Back in the UK, although the circumstances are obviously very different, there are parallels with India. If, as at present in the UK, you have voluntary metering, only those who reckon to pay less will apply for a meter. Thus the rest end up sharing a greater overall cost to be averaged out between them. Often this means, as in India, that the poor end up paying more for the water they use than they should do. If we were to introduce metering we could perhaps even go one step further and apply the increasing block tariff method. This is a scheme that is counter to normal economic practice, whereby the more you buy, the more you pay per unit. China, Singapore and several countries in the Middle East and even in the EU now use this method. It is particularly effective for industry, especially for the electricity-generating industry, which can be a huge user of water unless the right capital investment is made. This scheme encourages the right capital investment. The trick is to get the charges and the percentage increase at the right level to encourage good practice without being overly punitive.

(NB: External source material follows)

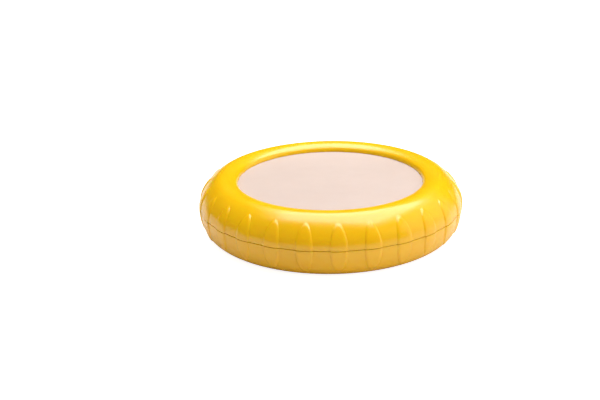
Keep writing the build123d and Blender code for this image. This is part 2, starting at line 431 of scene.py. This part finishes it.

Going back to India for a moment, one of the major ongoing problems there is the established right of farmers to take water from the aquifers largely for free, without much control over the quantity. As a result, India removes nearly 100 cubic kilometres of water more from its aquifers than the recharge rate every year. I realise that in the UK, agricultural abstractions amount to only about 2% of all usage, but nevertheless, if we could develop a more flexible system of abstraction licences that looks to future needs, it could be beneficial to industrialists, generators, farmers, environmentalists and domestic consumers alike.

That brings us to Australia, where they are solving the considerable problems in the Murray-Darling river basin by changing or transferring from riparian or historical abstraction rights to tradable rights. It is a sort of water quota system that gives both long- and short-term flexibility to all parties: you can sell or buy, as well as lease, the right you have or need. This, incidentally, includes the Government, who buy entitlements to give to the environment. It means, for example, that in a drought, when water suddenly becomes expensive, rice growers reduce their irrigation or even their total production that year, but survive by selling or leasing their entitlements which, of course, are very expensive that year. Often it is agriculture that sells to mining or electricity-generating interests. Some farmers have actually sold their total allocation but survive on annual licences as and when needed. Municipalities buy excess entitlements and when they have enough for safety, they can rent some back to farmers on a flexible basis. Of course, it is important that the market is properly controlled and regulated, and above all, what is needed is a water trading system for the future, not the past. That means it must allow for the possibility of reducing rains and therefore the ability to reduce the total licensed abstractions.

Of course, the key to success of any system of sharing out this precious commodity called water is overall catchment management, as several noble Lords have already mentioned. Catchment management is about ecosystem services: not only the supply of clean water and the treatment of sewage but landscapes, habitats, irrigation, food, sport, central heating, cooling systems and protection from flooding, among many others. People probably value these services—being the results of water management—more than the water itself. That applies particularly when our population has to face its three biggest worries: drought, flooding and pollution.

Wherever problems exist, the most important thing is to manage our rivers as whole catchments. We are beginning to understand that if problems are caused by the many different activities of too many humans, then the solutions can only be found in the way these activities occur: the way we farm, the way we live, the way we manufacture and consume and the way we plan our urban and rural communities. They can all provide solutions to our water-based problems. We need to understand better how a catchment-based approach can be adopted and how to build the respective capabilities to operate it. Integrated catchment management is in contrast to a piecemeal approach that artificially separates land management from water management. They are inseparable; we rely on the health of both for many of the things we value. Experience shows that considering this locally will help engage communities to take ownership and act.

Catchment management requires leadership to ensure that we get the essential co-ordination covering the many different aspects of land and water management: agriculture, water supply, wastewater, waste management, highway and urban storm runoff, stream corridor restoration and development and, particularly, planning. Working practices are needed that work top-down with standards and guidelines and yet facilitate local partnership arrangements and appropriate delegation, creating local ownership within local catchments. That is the basis of Elinor Ostrom’s famous polycentric system of water governance. It is to be hoped that the revised EU water framework directive will greatly encourage such governance both here and on the continent. When I say “continent” in the context of this debate, of course I mean Europe, but my aspiration is that we might eventually stimulate similar practices and improve water management where it really matters: on the continent of Africa.